Friday, August 28, 2020

KOLKATA WILL SURVIVE

 

KOLKATA WILL SURVIVE     

Life in cities may be harsh and precarious, but as social organisms they are robust. This paradox surfaced, for instance, in the aftermath of the New York twin tower attack on 11 September 2001, another day that would “go down in infamy” but also in honour since Pearl Harbour and Hiroshima.  Another such urban theatre of World War II was London that was all but razed to the ground by the Blitz, yet proved to be the archetype of a city’s indomitable spirit under stress. “No time for regrets”, “stiff upper lip, Jeeves”, “business as usual” characterised the ethos of the Londoners during those horrific months, a natural source of inspiration that helped rally the New Yorkers, in their turn, after the collapse of the twin towers. Malta, Antwerp and many of the German cities, like Dresden, fared worse than London. Nagasaki and Hiroshima suffered the ultimate and unspeakable horror that “never again” shall happen.

  

And yet, seventy-five years on, all these cities stand proud and tall, proving once again that a city is not its buildings but its citizens. It is not defeated by external assault but by internal decay. When the Romans, glutted on blood and lust, handed themselves over to their slaves, the empire collapsed from within. Babylon, symbol of enslavement to corruption, could not last. Jerusalem, turned towards the Lord and blessed with peace and justice, will turn out resilient. This is true “survival of the fittest”, where fitness is endowed with moral fibre and spiritual muscle. However, despite the understanding that Jerusalem builds up and Babylon self-destructs, no city can pretend to be purely Jerusalem, since Babylon still circulates in the bowels of power and commerce, until purged by the forces of divine love and neighbourly concern, assured by the presence of the Risen Christ.

  

          Kolkata will survive because it has the spirit that cannot be crushed. Such a spirit is kept alive by the networks of charity and dialogue, of small Christian Communities, of the clubs and associations comprising generous workers and professionals, of families and students at the service of the needy. The dwellers of posh high rises and industry’s captains (who park their consciences with their cars before entering their board rooms) may just about notice the poor tenements and slums from a clinical distance, but they do not know from within the informal structures of helpful human relationships among the interactive poor. “It’s the poor what ‘elps the poor” was the by-line of an old cockney one act play.

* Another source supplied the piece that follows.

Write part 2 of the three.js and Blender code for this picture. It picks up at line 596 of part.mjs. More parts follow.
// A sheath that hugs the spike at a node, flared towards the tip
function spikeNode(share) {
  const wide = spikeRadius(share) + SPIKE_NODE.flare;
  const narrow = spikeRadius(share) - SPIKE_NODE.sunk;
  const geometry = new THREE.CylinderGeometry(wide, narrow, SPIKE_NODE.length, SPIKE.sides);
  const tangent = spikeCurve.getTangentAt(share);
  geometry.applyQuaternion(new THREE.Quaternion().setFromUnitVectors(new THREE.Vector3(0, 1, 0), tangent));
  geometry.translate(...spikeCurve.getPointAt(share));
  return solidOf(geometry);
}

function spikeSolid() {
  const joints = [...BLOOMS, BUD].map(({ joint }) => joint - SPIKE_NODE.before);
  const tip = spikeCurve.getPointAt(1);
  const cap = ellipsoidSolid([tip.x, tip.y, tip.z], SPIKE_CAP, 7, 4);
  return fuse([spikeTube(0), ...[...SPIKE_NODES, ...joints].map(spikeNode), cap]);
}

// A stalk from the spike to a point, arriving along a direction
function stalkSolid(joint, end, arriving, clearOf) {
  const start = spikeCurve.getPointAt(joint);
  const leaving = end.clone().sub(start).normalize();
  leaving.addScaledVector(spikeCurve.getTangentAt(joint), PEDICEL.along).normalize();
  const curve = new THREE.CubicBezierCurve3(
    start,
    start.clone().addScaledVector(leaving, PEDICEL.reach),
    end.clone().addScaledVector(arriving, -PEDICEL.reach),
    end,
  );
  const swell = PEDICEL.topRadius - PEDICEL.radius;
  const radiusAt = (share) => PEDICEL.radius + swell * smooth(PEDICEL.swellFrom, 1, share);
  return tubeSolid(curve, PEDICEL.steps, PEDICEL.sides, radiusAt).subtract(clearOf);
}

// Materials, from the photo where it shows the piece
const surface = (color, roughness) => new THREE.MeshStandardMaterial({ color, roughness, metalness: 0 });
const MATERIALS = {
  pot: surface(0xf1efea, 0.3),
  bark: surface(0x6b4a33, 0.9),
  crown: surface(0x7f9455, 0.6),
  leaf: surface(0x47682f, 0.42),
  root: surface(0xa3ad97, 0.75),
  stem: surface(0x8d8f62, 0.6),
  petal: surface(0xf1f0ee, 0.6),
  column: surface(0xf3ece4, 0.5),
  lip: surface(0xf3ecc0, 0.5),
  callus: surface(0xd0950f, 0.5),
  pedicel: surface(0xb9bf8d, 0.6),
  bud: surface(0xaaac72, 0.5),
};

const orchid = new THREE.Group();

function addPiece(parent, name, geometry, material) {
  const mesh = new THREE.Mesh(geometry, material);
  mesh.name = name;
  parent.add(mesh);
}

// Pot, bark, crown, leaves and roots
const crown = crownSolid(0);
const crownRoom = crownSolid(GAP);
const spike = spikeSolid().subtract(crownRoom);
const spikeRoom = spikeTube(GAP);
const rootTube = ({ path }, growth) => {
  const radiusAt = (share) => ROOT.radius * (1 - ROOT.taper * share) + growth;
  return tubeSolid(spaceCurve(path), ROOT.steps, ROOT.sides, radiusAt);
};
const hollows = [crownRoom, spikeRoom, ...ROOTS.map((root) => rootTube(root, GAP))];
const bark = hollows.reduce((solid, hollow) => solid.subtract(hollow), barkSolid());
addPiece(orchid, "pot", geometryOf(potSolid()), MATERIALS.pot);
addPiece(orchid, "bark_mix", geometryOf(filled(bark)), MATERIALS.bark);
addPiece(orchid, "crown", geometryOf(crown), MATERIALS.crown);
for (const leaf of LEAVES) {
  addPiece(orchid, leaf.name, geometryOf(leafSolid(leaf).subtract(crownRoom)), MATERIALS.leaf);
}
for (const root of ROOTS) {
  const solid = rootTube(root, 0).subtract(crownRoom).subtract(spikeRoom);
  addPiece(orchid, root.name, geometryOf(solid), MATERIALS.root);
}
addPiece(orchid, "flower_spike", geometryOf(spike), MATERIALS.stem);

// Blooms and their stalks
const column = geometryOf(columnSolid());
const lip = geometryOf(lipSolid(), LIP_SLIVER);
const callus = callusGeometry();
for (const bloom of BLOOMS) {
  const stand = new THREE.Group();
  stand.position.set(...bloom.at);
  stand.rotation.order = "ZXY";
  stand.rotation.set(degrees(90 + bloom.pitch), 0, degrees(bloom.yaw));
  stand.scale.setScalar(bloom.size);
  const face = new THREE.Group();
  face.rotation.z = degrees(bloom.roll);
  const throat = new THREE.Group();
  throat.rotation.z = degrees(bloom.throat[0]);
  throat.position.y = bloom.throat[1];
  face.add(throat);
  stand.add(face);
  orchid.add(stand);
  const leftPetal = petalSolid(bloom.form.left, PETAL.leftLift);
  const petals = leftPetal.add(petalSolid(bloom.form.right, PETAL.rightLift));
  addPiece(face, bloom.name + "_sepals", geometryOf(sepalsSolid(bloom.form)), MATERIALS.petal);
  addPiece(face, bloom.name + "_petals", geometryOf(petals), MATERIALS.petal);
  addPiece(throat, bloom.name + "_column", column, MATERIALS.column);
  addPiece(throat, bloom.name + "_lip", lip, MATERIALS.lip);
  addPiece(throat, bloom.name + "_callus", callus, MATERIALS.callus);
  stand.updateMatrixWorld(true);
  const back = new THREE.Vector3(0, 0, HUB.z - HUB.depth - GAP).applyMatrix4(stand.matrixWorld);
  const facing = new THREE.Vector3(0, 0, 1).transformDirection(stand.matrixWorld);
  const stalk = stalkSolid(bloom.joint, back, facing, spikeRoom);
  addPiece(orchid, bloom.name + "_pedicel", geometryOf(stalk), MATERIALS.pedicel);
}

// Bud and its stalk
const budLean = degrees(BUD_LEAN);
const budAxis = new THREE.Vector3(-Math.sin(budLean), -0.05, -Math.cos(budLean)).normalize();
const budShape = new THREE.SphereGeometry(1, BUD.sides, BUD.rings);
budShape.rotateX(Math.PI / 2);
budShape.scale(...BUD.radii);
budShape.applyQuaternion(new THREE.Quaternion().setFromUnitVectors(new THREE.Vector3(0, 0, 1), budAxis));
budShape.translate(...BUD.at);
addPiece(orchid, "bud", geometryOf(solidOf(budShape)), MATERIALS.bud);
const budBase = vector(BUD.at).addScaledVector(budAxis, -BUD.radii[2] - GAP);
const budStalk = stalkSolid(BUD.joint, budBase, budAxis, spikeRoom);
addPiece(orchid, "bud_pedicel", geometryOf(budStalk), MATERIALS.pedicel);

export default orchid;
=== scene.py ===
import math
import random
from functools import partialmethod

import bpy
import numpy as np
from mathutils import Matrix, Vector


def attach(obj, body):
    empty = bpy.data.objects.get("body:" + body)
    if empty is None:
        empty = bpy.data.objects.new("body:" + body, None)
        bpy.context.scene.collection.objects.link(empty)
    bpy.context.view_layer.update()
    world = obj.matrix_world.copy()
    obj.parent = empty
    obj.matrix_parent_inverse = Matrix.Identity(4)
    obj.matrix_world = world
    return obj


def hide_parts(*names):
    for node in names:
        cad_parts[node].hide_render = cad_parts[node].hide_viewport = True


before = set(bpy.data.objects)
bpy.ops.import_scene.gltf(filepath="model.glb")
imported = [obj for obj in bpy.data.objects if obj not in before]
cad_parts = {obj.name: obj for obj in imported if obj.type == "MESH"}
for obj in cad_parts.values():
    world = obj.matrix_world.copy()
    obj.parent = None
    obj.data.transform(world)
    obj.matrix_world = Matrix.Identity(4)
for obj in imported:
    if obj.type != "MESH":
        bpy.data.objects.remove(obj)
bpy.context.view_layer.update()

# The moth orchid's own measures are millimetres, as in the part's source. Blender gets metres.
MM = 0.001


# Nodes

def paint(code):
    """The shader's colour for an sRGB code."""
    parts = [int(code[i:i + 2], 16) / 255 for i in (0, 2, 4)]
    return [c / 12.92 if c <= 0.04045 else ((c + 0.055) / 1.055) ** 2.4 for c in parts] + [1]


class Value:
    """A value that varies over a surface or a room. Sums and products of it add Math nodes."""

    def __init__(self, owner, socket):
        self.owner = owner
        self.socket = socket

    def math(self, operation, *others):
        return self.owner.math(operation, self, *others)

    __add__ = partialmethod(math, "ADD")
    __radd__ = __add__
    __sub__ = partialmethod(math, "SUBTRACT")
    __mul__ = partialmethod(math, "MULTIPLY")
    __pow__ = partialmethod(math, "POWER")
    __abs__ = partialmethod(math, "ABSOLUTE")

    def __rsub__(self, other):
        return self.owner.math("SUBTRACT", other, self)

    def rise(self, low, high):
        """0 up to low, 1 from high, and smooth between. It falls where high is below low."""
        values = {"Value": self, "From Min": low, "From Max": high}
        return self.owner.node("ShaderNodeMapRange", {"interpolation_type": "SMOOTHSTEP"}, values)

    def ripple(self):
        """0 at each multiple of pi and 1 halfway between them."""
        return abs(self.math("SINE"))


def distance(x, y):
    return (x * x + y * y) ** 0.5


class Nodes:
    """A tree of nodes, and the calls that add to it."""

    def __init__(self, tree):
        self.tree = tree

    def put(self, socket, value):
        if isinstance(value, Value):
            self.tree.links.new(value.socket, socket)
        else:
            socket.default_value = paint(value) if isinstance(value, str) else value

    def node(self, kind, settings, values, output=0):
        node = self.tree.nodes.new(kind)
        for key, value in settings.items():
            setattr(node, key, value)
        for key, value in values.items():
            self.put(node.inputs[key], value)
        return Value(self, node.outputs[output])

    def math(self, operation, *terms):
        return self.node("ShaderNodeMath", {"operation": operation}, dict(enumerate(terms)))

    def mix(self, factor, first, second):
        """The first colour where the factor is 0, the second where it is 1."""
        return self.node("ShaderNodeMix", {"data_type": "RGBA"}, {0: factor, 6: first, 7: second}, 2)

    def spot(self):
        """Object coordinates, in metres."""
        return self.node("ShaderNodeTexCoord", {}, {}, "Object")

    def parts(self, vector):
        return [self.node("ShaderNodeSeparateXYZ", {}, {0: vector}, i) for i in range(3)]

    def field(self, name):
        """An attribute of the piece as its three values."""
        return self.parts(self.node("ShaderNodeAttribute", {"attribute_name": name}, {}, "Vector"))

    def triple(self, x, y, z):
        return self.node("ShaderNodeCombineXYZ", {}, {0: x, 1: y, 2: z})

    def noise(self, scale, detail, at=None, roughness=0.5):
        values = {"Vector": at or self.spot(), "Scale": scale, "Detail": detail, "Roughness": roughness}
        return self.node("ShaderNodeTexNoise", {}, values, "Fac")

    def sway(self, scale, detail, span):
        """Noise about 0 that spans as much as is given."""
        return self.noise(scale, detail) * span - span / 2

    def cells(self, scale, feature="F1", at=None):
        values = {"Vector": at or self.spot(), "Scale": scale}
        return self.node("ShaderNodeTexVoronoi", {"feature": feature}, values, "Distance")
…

Indeed, well below Kolkata’s rising glass-concrete and underlying its fabulous festivals there are pockets of power of another sort that provide the endurance in Coronavirus and disasters, that gives the city its peculiar charm.

  There have been two great Teresa’s in the long history of the Church: Teresa of Avila and Therese of Lisieux.   In the mid 40’s, the people of Kolkata awoke to the phenomenon of a new apostle in their midst; someone who took them by surprise and with whom every encounter was a refreshment of soul and body. Frail-looking on the exterior, but, robust with rectitude and mobile with the Spirit, she led her legions from the vibrant heart of Kolkata to the wider world of the “poorest of the poor”, as no armies of Alexander or legions of Rome had ever done, and with no more intent of conquest than that of giving them God in the form of a healed and healthy humanity. This woman was inserted into the grand narrative of the God of salvation. There is no nook or cranny left on this earth that has not received the comforting benediction of this apostle. This is the one who illumines the streets and shops, the slums and high rises, the parks and stadiums, the schools and theatres with the transfiguring light of the saints, for the world has awoken to  SAINT TERESA OF KOLKATA!